Tuesday, April 03, 2012

Strip Search





A while back, one of our readers wrote a comment discussing the distress of being strip searched upon admission to a psychiatric facility. The reader felt this was particularly egregious because she had been a victim of sexual abuse and this insensitive treatment, unnecessary in her case, caused her to relive the distress of past sexual abuse and psychiatry should be about healing, not opening wounds and causing pain and suffering.


I felt badly for our reader.  In fact, I felt badly for anyone put through such a practice, but I suppose I understand that outrageous and dangerous things happen in psychiatric hospitals and this could be a no win situation: what about the person who is assaulted by a patient who had a razor taped to their inner thigh that went undetected...wouldn't that patient feel it was awful that no one had searched the perpetrator?  And staff on psychiatric units are not uncommonly assaulted, shouldn't they have the right to do what's necessary to protect themselves?  I'm not sure that includes strip searches, but I suppose if there's a couple of stories of contraband or weapons or drugs being sneaked in, then policies change.  One guy has an explosive in his sneakers 9 years ago, and millions of people are taking off their flip-flops every day in airports.  I can't say that particular practice ever made me feel safer.

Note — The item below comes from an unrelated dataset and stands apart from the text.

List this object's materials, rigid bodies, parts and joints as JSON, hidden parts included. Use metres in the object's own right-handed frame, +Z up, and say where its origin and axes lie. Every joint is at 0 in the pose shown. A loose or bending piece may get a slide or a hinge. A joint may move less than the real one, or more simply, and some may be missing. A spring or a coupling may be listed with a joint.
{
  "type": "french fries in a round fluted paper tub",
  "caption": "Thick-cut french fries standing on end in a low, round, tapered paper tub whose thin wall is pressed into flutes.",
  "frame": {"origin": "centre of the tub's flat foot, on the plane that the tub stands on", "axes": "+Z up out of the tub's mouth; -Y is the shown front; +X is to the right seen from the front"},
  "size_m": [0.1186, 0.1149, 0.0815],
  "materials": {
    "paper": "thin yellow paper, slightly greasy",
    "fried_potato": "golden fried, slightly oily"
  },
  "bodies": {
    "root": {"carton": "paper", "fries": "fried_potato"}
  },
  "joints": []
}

Okay, I also didn't know that psychiatric units strip search patients.  I haven't worked on an inpatient unit in many years, and if this occurred, I imagine it was done by the nurses, if at all.  Back then, I never heard a patient complain about this or even mention it, and in the years since, I've never had a patient mention being strip searched during an admission.  I'm guessing that it's not a universal phenomena?  Actually, I'm guessing that most hospitals don't strip search psychiatric patients, and really, if they do, I'd be pressed to know why just psychiatric patients, many people in hospitals have histories of unsavory behavior.  


Okay, so just in case I'm not appalled enough, yesterday the Supreme Court, in  Florence v. Bd. of Chosen Freeholders  voted that anyone who is arrested, for even the most minor of crimes-- walking your dog without a leash,  jay-walking, you name it--can be strip searched before being placed in jail.  The court says that even minor violators can be dangerous, and note that Timothy McVeigh was arrested for driving without a license and one of the 9/11 terrorists was stopped for a traffic violation.  Would strip searching them have stopped their terrorist attacks or prevented any future bad events?  As doctors, we think in terms of risk, evidence-based medicine, best practices, statistical events, not anecdote, but I'm convinced that anecdote is much more powerful than science.  And I don't think this supreme court decision bodes well for treating psychiatric patients any more humanely-- if it's no big deal to strip someone who didn't pay a traffic fine (for example, Mr. Florence in the above named case, but oops, he actually did pay the fine years earlier and there was a computer error, oh my), then I can't see why there would be sympathy for the dignity of anyone else.